Saturday, June 1, 2013

Deciding to Tri

So here’s the thing. This blog was supposed to go live three months ago. And here I am, the big event looming Goliath-like a mere seven weeks in front of me and I’m only now posting. It’s not that I’ve had nothing to post about – I’ve been training my verging on-turning-40 ass off, when not being hampered by child illness or lack of precious time and the like.

It’s my indecision which has held me back. I wanted the blog to look pretty so took three months agonising over blog wall paper, layout and colour of font. In the end I was so fed up with my inability to make a decision I just bloody posted. I hope my readers will be so enraptured by the prose herein, they won’t have time to notice the wall paper looks like grandma’s yellowing drawer liners. And is most probably in the wrong font size.

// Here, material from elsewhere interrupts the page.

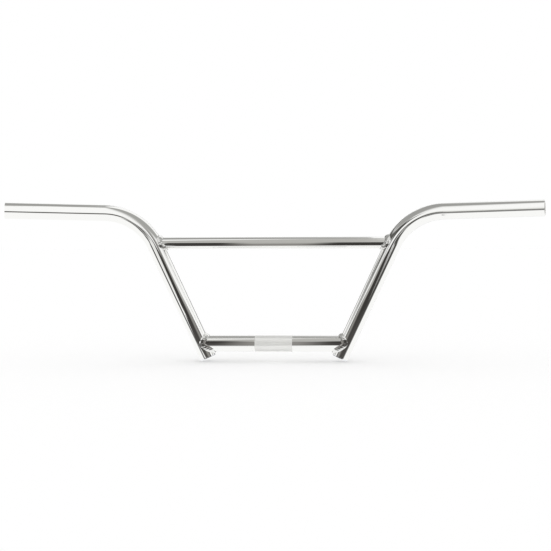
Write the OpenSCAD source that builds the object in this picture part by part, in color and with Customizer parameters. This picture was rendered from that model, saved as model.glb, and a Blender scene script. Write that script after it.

Decision-making is not a quality of mine. I umm and ahhh. I relish the input of those close to me so ask them what they think. I ask more people what they think. I ask my mother, sister, husband. Then I ask them all again.

Which makes it all the wilder that it took a mere five minutes to decide on doing this triathlon. A brief chat with a stranger in the women’s changing room at my local swimming pool. Something ignited in my belly as she explained she was in training for a triathlon. I stood towelling my hair and sparks flew. I’d scrambled home and begun the process of signing up for the event before the indents from my too-tight goggles had had a chance to fade.

You see I’ve been transfixed watching tri-athletes for years. Swimmers plunging into London’s River Thames, kicking up fury and white froth before emerging seal-like from the murk, mounting bike, water still glistening on their skin, powering on peddles, skidding here, spectacularly wiping-out there and then shedding the bikes like a snake-skin for that final, pavement-pummelling show-down on two feet to the finish line.

‘I’d love to do something like that,’ I’d say at that point. It was pure fantasy of course. Life then was 20 packs of Marlboro Lights and pints of cider and black. Sometimes for breakfast.

But then fourteen or so years ago, I had to grow up. And through that particular (and still on-going) process, those bucket list contenders – the ones which had been squashed so far into the recesses of my mind, they were barely recognisable – found light again.

I ditched the ciggies and started running 5km road races, then 10 km’s – then even took on a half marathon. My body was besieged by injury and general WTF-ery. But I dug in, bought some Thera-bands, Googled the hell out of ‘popliteal bursa injuries’ and invested in proper running shoes.

But as for triathlon, no. It was something for those ‘other-wordly’ athletes - the kind who ask for heart-rate monitors as birthday gifts - not for a would-be like me. Besides, I had my babies close together and my body went on exercise strike as it knuckled to a whole different kind of work.

Meanwhile ordinary people I knew – those who eat donuts and drink wine - started doing them – my sister, an ex on Facebook, a working mother-of-two friend. I started asking serious questions. Like how do you find a swimsuit which straps down your boobs for the run? And how do you dry your toes while manoeuvring yourself onto a bike? And is it really okay form to pee in your wetsuit?

Seeds were being sown. I just needed the right time – and place - to plant them. I had babies close together – if I wasn’t growing a baby, I was producing milk for one or surviving on molecules of sleep. My body was needed elsewhere.

And so it was that after just five minutes with a half-naked stranger in the changing room I was propelled to sign up for my first tri, this little beauty right here.... http://www.montauklighthouse.com/events.htm

The event was as good as in my backyard, no one has required my breast milk for over a year and I’ll figure out a way to dry my toes. Just five minutes was all it took for this indecisive girl. Well, fourteen years and five minutes to be exact. Not bad. Don’t you think? No, really, what do you think?....

1 comment:

  1. Brilliant! Brilliant! Brilliant! I always knew you were a smoker!!! And wait until you see my new drawer liners!!!!